Lehrman pursued the piano early on but came to prefer singing. She started voice lessons at 13 and studied voice most of her life. Though she studied opera, she never pursued it professionally. Lehrman generally sang the role of the young ingénue lead, such as Bianca in “Kiss Me Kate.” At the time she became involved with the Washington Opera, Placido Domingo was the director. Working with him, she says, was a “wonderful and great experience.”
Lehrman’s philanthropy includes endowing a chair in Russian History and Culture at American University; a chair in Algesiology for the study and treatment of pain at the University of Medicine and Dentistry of New Jersey; renovation of a Bone Marrow Transplant wing at Columbia Presbyterian Hospital in New York City, the Carmel Cancer Center at Memorial Sloan Kettering Hospital, and the Robert Carmel Conference Room at the Lenox Hill Hospital in New York City.
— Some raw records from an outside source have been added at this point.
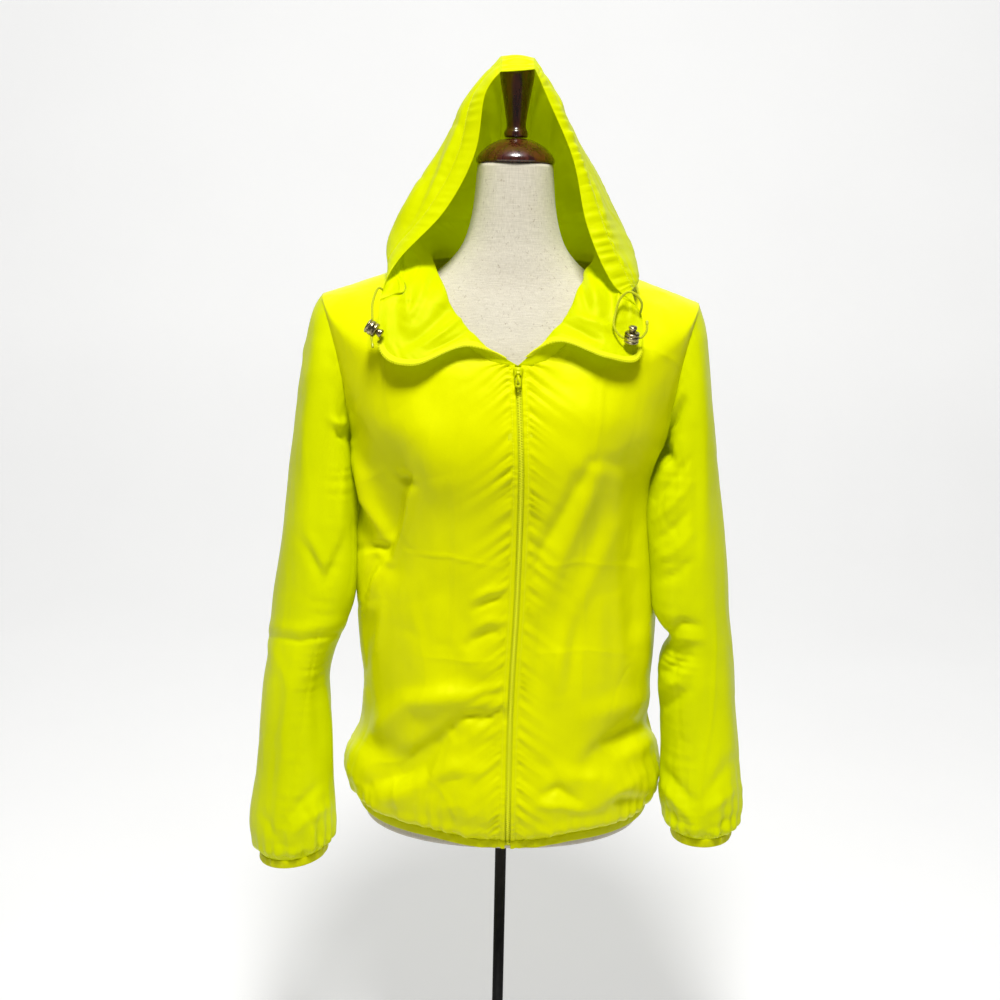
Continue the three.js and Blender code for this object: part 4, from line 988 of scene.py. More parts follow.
# The dress form under the cloth: its loft's half width, and its depth in front (below 0) and behind
FORM = Table("z wide front back", [
    [396, 157, -110, 110],
    [440, 157, -111, 112],
    [500, 150, -106, 109],
    [570, 134, -98, 99],
    [640, 120, -92, 88],
    [700, 124, -95, 84],
    [760, 136, -102, 85],
    [825, 148, -108, 90],
    [880, 156, -104, 92],
    [920, 166, -92, 86],
    [945, 168, -78, 76],
    [962, 158, -68, 66],
    [976, 136, -60, 58],
    [988, 108, -54, 52],
    [1000, 84, -50, 48],
    [1014, 66, -47, 46],
    [1034, 52, -43, 43],
    [1066, 43.5, -40, 41],
    [1111, 39.5, -38, 40],
])
FORM_FULLNESS = 0.9


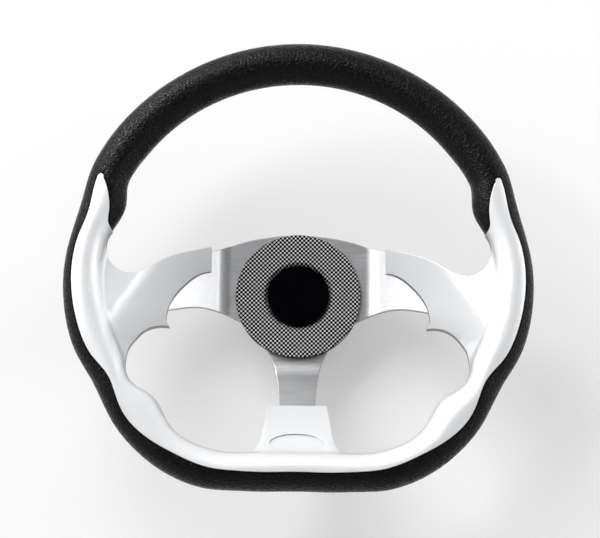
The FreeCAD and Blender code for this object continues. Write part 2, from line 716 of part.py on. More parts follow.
def hub_screws():
    screws = []
    for p in ring_places(HUB_SCREW_COUNT, HUB_SCREW_PCD):
        head = cylinder(BOLT_HEAD_RADIUS, PLATE_FRONT, PLATE_FRONT + BOLT_HEAD_HEIGHT, p.x, p.y)
        head = head.makeChamfer(BOLT_HEAD_HEIGHT * 0.4, [head.Edges[0]])
        shank = cylinder(BOLT_DIAMETER / 2, PLATE_FRONT - HUB_SCREW_LENGTH, PLATE_FRONT, p.x, p.y)
        screws.append(head.fuse(shank).removeSplitter())
    return Part.makeCompound(screws)


def hub_cover():
    top = PLATE_FRONT + HUB_COVER_THICKNESS
    ring = revolved([(HUB_COVER_HOLE, PLATE_FRONT), (HUB_COVER_RADIUS, PLATE_FRONT),
                     (HUB_COVER_RADIUS, top - 0.6), (HUB_COVER_RADIUS - 0.6, top),
                     (HUB_COVER_HOLE + HUB_COVER_BEVEL, top), (HUB_COVER_HOLE, top - HUB_COVER_BEVEL)])
    for p in ring_places(HUB_SCREW_COUNT, HUB_SCREW_PCD):
        ring = ring.cut(cylinder(BOLT_HEAD_RADIUS + SCREW_CLEARANCE, 0, PLATE_FRONT + BOLT_HEAD_HEIGHT + 0.3,
                                 p.x, p.y))
    return ring


def centre_cap():
    outer = HUB_COVER_HOLE - CAP_GAP
    top = PLATE_FRONT + HUB_COVER_THICKNESS
    skirt = PLATE_HOLE_RADIUS - CAP_GAP / 2
    return revolved([(0, top + CAP_RISE - CAP_WALL), (skirt - CAP_WALL, top + CAP_RISE - CAP_WALL),
                     (skirt - CAP_WALL, PLATE_FRONT - CAP_SKIRT_DEPTH), (skirt, PLATE_FRONT - CAP_SKIRT_DEPTH),
                     (skirt, PLATE_FRONT), (outer, PLATE_FRONT), (outer, top), (outer - CAP_BEVEL, top + CAP_RISE),
                     (0, top + CAP_RISE)])


def rear_shroud():
    lean = (SHROUD_TOP_RADIUS - SHROUD_BOTTOM_RADIUS) / (PLATE_REAR - SHROUD_LIFT)
    web_top = HUB_DEPTH - HUB_FLANGE_THICKNESS
    web_low = web_top - SHROUD_WALL
    inner = lambda z: SHROUD_BOTTOM_RADIUS + lean * (z - SHROUD_LIFT) - SHROUD_WALL
    bore = HUB_BOSS_RADIUS + CAP_GAP
    shell = revolved([(inner(SHROUD_LIFT), SHROUD_LIFT), (SHROUD_BOTTOM_RADIUS, SHROUD_LIFT),
                      (SHROUD_TOP_RADIUS, PLATE_REAR), (inner(PLATE_REAR), PLATE_REAR),
                      (inner(web_top), web_top), (bore, web_top), (bore, web_low), (inner(web_low), web_low)])
    for p in ring_places(SHROUD_SCREW_COUNT, SHROUD_SCREW_PCD, 90.0):
        shell = shell.cut(cylinder(TAPPING_RADIUS + SCREW_CLEARANCE, 0, web_top + 1, p.x, p.y))
    return shell


def tapping_screw(x, y, seat, length):
    """Small screw with its head's upper face at the seat, pointing up."""
    head = cylinder(TAPPING_HEAD_RADIUS, seat - TAPPING_HEAD_HEIGHT, seat, x, y)
    return head.fuse(cylinder(TAPPING_RADIUS, seat, seat + length, x, y)).removeSplitter()


def shroud_screws():
    seat = HUB_DEPTH - HUB_FLANGE_THICKNESS - SHROUD_WALL
    places = ring_places(SHROUD_SCREW_COUNT, SHROUD_SCREW_PCD, 90.0)
    return Part.makeCompound([tapping_screw(p.x, p.y, seat, SHROUD_WALL + TAPPING_LENGTH / 2) for p in places])


def post_places():
    """Left half's screw posts: place, and height where the bezel's post meets the cover's."""
    places = []
    for x, y in SIDE_POSTS:
        places.append((x, y, side_plate_front(x) - COVER_DEPTH + 3 * COVER_WALL))
    for x, y in BOTTOM_POSTS:
        places.append((x, y, bottom_plate_front(y) - COVER_DEPTH + 3 * COVER_WALL))
    return places


def inner_zone(inset):
    """Plan area on the axis side of the rim's middle line, below the horns."""
    middle = [polar((rim_inner(a) + rim_outer(a)) / 2.0 - inset, a) for a in range(167, 276, 4)]
    middle = [(p.x, p.y) for p in middle]
    return plan_face([line((0, 0), middle[0]), spline(middle), line(middle[-1], (0, 0))])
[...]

Her late husband died of cancer and she cites her first-hand experience in the suffering involved with that disease as a major reason for her involvement with healthcare charitable works.
In view of current economic problems and the fact that many philanthropic givers have been tightening their wallets, Lehrman stresses the need for continued giving to others. “Whether it’s through monetary donations, or through volunteering time or expertise, it is important to get involved and help when and where you can, however you can.”